Prudhomme-O’Brien’s concern is more in the matter of appearances, she said.
A special election would be an ideal solution, but Prudhomme-O’Brien agreed that is probably not going to happen. “There’s so much tied to it, with a general election,” she said. “It would be inconvenient. It would be different if this were a town election.”
She said she hopes that in the future, the election team will be more concerned about stricter accordance with the RSAs. (See letter page 4.)
In a phone interview Sept. 21, Chairman Brian Chirichiello, also a candidate for Republican state representative who won the primary, dismissed Prudhomme-O’Brien’s charges. “When Margaret Ives was moderator, she had to run for re-election (as moderator), and she conducted elections while she was on the ballot,” Chirichiello pointed out.
However, he said, Prudhomme-O’Brien was “following proper procedure” by going to the Ballot Law Commission.
At the Aug. 16 Town Council meeting, Till discussed the issue with the five Councilors who were on the same ballot: Chirichiello, Phyllis Katsakiores and Richard Tripp, Republican state reps; Joshua Bourdon, Democratic contender for Executive Council; and Charles Foote, a candidate for the Republican state convention. At that time Till told the Council members, “If your name is on the ballot, you are not allowed to touch the ballot box.”
She reiterated this in a phone interview Sept. 21. According to RSA 658:24, she said, if the moderator’s name appears on the ballot, he or she is not allowed to handle marked ballots or count votes, neither of which she did.
Till said she went to “great lengths” to observe this rule and appointed assistant moderators for the handling of the ballots.
“I am comfortable with my decision,” Till, who was elected in March upon the retirement of Ives, said.
While Till didn’t touch a single ballot, or box, other residents expressed concern about who might have.
In the public comment portion of the meeting, resident Marc Flattes asked Councilor Jim Morgan, “Did you carry the ballot box into this building by yourself?”
Flattes elaborated that RSA 659 requires two people, one from each party, to deliver the ballot box to the venue for counting. “How long was Jim Morgan in possession of the ballot box?” Flattes asked.
Morgan said, “I was the registered Republican person. Ms. Till appointed a Democrat. He escorted me to my vehicle. I drove to the Municipal Center in my vehicle, he drove behind me, and he escorted me into the Municipal Center.”
Cardon, a former Town Councilor, said, “Mr. Morgan transported the ballots. We were told by a past Moderator not to touch the box by ourselves.” This, he said, “looks awful.”
But Till said in her phone interview last week, “Charlie Zoeller was the appointed Democrat. He followed Mr. Morgan in his car. If Mr. Morgan pulled over to do something with the ballots, Charlie would have known it.”

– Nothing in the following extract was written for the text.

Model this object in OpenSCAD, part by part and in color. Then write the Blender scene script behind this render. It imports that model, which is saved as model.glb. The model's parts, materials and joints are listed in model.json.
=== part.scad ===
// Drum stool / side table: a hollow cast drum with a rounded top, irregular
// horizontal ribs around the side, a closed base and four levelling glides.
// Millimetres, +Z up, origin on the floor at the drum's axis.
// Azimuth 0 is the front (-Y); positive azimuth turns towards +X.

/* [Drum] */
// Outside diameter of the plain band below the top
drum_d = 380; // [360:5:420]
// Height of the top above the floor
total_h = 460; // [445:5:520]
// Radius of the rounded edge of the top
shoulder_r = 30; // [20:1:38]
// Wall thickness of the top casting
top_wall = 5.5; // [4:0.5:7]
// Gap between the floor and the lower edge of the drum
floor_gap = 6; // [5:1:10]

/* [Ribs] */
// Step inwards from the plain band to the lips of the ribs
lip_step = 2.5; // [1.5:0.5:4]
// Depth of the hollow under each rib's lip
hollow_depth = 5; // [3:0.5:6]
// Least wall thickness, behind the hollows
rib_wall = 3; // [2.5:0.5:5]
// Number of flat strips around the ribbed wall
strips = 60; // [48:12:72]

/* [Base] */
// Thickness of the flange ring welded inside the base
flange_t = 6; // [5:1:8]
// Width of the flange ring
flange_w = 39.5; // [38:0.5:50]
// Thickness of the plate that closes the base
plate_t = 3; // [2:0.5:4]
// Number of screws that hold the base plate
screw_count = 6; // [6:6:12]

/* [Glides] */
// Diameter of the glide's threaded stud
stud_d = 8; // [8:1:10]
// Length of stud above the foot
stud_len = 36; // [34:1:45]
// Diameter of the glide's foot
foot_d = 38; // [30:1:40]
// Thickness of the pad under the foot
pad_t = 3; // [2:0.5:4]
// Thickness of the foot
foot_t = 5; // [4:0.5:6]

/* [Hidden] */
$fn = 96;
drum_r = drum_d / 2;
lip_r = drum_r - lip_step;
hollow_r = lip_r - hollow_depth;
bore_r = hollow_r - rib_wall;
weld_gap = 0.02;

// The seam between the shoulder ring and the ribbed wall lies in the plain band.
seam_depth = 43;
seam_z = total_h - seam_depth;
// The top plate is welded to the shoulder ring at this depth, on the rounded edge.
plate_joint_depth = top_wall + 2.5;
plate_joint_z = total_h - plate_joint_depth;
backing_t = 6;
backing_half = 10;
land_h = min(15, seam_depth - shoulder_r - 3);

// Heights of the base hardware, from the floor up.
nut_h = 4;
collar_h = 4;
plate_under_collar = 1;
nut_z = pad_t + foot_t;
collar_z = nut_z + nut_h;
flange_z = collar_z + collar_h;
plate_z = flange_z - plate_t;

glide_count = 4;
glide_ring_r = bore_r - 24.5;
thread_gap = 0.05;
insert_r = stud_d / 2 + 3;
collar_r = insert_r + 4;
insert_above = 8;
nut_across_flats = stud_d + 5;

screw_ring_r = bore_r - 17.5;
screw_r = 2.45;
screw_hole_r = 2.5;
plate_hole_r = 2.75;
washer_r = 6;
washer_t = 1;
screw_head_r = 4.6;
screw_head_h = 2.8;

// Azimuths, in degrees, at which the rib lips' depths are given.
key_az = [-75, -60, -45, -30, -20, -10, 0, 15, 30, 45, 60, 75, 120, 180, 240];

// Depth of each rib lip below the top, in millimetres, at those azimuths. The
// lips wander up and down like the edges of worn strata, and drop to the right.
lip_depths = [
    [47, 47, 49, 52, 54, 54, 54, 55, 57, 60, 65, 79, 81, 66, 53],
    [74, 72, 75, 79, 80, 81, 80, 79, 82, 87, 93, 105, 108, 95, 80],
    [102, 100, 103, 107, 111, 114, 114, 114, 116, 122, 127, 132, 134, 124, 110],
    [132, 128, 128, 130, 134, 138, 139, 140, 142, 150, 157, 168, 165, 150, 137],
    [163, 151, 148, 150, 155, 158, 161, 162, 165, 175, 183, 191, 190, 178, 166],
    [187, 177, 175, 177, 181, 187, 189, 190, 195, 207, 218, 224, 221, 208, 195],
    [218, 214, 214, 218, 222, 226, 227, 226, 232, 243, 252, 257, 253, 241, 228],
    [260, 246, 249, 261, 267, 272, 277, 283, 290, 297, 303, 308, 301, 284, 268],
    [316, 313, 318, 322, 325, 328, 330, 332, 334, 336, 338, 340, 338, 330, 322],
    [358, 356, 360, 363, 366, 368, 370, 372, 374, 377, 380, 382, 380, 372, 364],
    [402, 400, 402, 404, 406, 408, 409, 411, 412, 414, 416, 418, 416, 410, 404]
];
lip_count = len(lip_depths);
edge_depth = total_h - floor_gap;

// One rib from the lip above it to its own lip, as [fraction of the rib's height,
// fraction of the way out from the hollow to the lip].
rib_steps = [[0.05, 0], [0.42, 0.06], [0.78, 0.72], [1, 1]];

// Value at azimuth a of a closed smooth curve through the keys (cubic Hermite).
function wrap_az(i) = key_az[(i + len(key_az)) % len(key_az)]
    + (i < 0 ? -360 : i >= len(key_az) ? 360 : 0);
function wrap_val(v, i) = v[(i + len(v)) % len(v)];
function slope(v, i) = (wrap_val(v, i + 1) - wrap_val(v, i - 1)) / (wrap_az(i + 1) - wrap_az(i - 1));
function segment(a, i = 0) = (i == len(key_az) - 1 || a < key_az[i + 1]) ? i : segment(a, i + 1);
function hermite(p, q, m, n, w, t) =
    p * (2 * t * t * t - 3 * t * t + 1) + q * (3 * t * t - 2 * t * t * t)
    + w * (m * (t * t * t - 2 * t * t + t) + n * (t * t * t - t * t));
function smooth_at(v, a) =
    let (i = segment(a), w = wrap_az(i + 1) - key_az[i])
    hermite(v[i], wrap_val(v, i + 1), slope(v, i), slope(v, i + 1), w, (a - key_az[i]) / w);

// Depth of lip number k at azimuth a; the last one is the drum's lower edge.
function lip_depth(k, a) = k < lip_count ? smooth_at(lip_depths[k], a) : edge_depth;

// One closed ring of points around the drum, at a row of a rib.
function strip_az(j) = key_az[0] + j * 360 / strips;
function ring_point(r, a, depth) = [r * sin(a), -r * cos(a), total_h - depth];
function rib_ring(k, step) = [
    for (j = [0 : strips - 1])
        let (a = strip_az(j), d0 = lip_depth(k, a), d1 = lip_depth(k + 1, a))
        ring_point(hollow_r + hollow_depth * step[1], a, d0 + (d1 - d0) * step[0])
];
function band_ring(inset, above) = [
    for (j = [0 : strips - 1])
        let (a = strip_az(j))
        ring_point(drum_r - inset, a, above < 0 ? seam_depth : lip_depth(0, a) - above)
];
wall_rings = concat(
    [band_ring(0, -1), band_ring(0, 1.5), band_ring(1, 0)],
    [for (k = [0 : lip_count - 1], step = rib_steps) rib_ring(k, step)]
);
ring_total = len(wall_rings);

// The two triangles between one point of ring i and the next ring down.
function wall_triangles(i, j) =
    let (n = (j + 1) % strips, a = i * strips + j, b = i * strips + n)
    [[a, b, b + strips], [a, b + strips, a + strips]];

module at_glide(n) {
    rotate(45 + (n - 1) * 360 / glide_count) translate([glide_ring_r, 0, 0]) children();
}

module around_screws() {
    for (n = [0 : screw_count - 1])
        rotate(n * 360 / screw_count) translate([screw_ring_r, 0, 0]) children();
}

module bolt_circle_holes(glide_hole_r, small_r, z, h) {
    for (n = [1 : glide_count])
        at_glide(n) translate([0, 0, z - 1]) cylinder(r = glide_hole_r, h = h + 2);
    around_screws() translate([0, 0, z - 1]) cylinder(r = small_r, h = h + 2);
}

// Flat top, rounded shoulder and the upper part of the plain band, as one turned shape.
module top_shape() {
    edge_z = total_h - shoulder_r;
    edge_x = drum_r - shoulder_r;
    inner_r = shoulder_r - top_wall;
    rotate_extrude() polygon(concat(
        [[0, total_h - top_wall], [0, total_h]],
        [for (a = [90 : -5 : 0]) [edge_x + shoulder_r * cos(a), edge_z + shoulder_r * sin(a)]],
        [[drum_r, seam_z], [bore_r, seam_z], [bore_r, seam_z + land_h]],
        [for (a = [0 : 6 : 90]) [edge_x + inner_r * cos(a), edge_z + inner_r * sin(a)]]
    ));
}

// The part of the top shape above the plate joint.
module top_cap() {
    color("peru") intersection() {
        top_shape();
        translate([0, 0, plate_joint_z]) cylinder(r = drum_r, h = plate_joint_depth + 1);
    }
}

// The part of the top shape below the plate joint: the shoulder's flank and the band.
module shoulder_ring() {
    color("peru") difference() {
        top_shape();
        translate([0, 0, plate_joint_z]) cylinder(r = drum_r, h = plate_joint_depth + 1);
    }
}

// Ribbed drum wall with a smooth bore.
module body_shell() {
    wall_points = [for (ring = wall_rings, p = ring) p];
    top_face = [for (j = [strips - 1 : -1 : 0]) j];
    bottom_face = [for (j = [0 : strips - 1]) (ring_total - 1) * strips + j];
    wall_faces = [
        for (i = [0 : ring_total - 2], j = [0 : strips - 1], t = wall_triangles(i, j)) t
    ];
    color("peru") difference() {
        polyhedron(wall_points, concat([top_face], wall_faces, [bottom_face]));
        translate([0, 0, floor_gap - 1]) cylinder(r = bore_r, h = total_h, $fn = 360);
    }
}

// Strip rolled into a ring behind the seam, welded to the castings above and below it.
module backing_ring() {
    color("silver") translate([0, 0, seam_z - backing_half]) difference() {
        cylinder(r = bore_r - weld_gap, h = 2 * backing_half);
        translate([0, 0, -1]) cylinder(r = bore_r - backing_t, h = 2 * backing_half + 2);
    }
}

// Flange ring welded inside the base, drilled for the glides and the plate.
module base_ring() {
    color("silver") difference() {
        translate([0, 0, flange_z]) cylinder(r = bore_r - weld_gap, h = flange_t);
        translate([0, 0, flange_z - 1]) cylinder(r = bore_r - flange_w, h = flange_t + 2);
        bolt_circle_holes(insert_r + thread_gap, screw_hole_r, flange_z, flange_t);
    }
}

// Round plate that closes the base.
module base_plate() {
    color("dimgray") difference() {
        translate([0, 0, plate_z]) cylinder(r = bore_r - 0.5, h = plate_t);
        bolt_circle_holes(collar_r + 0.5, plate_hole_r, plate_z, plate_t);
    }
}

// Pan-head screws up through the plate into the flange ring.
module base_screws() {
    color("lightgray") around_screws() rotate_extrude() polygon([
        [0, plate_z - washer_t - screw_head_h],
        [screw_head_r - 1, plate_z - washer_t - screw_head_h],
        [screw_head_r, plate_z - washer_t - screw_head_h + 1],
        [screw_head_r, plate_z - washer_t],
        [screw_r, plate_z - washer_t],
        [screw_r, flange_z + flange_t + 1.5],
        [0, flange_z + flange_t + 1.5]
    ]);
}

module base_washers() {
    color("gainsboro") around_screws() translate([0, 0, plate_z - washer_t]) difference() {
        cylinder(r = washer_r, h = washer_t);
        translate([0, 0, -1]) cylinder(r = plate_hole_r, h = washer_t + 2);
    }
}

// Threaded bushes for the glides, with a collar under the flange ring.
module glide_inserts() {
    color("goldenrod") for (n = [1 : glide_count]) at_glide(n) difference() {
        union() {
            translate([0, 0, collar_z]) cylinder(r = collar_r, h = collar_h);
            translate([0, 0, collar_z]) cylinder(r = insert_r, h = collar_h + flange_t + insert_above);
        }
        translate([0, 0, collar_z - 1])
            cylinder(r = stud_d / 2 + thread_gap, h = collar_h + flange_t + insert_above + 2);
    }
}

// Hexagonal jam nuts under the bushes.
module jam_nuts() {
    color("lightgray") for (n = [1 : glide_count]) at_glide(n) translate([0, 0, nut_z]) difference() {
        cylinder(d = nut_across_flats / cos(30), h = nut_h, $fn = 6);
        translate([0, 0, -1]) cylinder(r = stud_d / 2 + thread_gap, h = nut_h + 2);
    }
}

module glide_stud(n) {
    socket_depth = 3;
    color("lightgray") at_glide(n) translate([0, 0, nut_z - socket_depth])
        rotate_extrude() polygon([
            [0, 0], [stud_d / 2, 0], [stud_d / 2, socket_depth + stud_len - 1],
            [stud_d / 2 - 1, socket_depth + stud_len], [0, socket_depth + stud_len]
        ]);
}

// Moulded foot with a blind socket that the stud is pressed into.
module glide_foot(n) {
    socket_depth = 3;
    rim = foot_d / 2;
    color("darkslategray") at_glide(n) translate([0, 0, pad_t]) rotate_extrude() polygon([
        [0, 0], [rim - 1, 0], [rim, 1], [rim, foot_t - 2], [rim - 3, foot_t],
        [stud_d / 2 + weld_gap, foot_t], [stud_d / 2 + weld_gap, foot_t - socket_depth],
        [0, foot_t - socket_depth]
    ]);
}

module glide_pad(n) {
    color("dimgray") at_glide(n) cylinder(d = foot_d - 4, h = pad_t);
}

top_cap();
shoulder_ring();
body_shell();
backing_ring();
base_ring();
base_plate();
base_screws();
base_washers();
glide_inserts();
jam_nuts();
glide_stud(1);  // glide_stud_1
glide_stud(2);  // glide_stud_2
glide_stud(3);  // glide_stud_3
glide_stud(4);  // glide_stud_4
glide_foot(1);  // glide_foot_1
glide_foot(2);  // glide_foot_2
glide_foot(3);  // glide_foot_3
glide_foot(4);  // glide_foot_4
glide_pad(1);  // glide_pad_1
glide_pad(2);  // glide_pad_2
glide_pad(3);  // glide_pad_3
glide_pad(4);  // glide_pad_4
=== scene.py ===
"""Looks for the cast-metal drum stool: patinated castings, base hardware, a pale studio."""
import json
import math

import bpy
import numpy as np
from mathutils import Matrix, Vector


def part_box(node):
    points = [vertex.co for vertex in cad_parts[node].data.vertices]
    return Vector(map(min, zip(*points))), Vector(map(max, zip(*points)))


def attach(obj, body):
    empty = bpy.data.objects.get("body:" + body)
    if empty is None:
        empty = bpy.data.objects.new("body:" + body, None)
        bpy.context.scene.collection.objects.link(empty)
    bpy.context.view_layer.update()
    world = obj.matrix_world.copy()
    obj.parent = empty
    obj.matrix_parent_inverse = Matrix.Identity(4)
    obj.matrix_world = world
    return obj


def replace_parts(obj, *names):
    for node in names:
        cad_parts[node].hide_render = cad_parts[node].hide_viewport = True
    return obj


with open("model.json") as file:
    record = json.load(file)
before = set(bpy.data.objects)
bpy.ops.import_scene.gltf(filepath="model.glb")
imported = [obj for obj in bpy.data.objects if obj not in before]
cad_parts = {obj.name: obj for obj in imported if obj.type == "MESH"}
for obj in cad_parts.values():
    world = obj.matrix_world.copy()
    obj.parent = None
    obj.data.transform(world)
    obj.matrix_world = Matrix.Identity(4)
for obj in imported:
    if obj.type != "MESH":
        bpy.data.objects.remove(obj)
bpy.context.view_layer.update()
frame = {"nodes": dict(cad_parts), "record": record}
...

And Zoeller, also in a phone interview Sept. 21, said Morgan didn’t have time to tamper with the ballots in the three-minute drive from Gilbert H. Hood Middle School to the Municipal Center.
“He got in his car, I followed him, and we got out of our cars at the same time,” Zoeller, former chair of the local Derry Democratic party, said.
Till added, “The box Mr. Morgan carried and all the boxes of ballots were sealed. The seal was signed by two Councilors and the Moderator, and it was broken in public.”
And Chirichiello said it didn’t break protocol to have Morgan carry the box. “Jim was not on the ballot,” he pointed out. He was there and said, “They left together, with a sealed box.”
In the public comment portion of the Sept. 20 meeting, residents also expressed discomfort with the way the vote tallies were handled.
Flattes noted that there was a 310-vote “swing” after a recount, which he called “deplorable.”
“Brian, I hope you’ll investigate this,” he told Chirichiello.
Cardon said he was at the recount, in which Chirichiello gained nine votes, Katsakiores lost three, Flattes picked up 23 and Prudhomme-O’Brien gained 21.
“These results,” he said, “Are way out of line. I hope we get this straightened out.” He was also critical of the final moments of the election, when the results were being read, comparing it to “a gong show.”
“It is a stunning difference,” Prudhomme-O’Brien agreed.
Town Clerk Daniel Healy said the Associated Press called him at 11 p.m. “I told them Derry hadn’t sent its results,” he said. Derry didn’t have its final tally until midnight, and that’s when the numbers were released, Healy said.
Chirichiello said Till and her staff followed a practice Ives had set up years before, when she posted the unofficial results on a wall in the Municipal Center. He explained, “For years, people were complaining that they didn’t get the results quickly enough. Margie would put the tapes on the wall.” More and more people showed up to view the unofficial results, though the tapes were not taken down until the moderator made the official announcement.
This year, a reporter for the Associated Press took a camera-phone picture of the unofficial results, which were later posted on WMUR television, he said.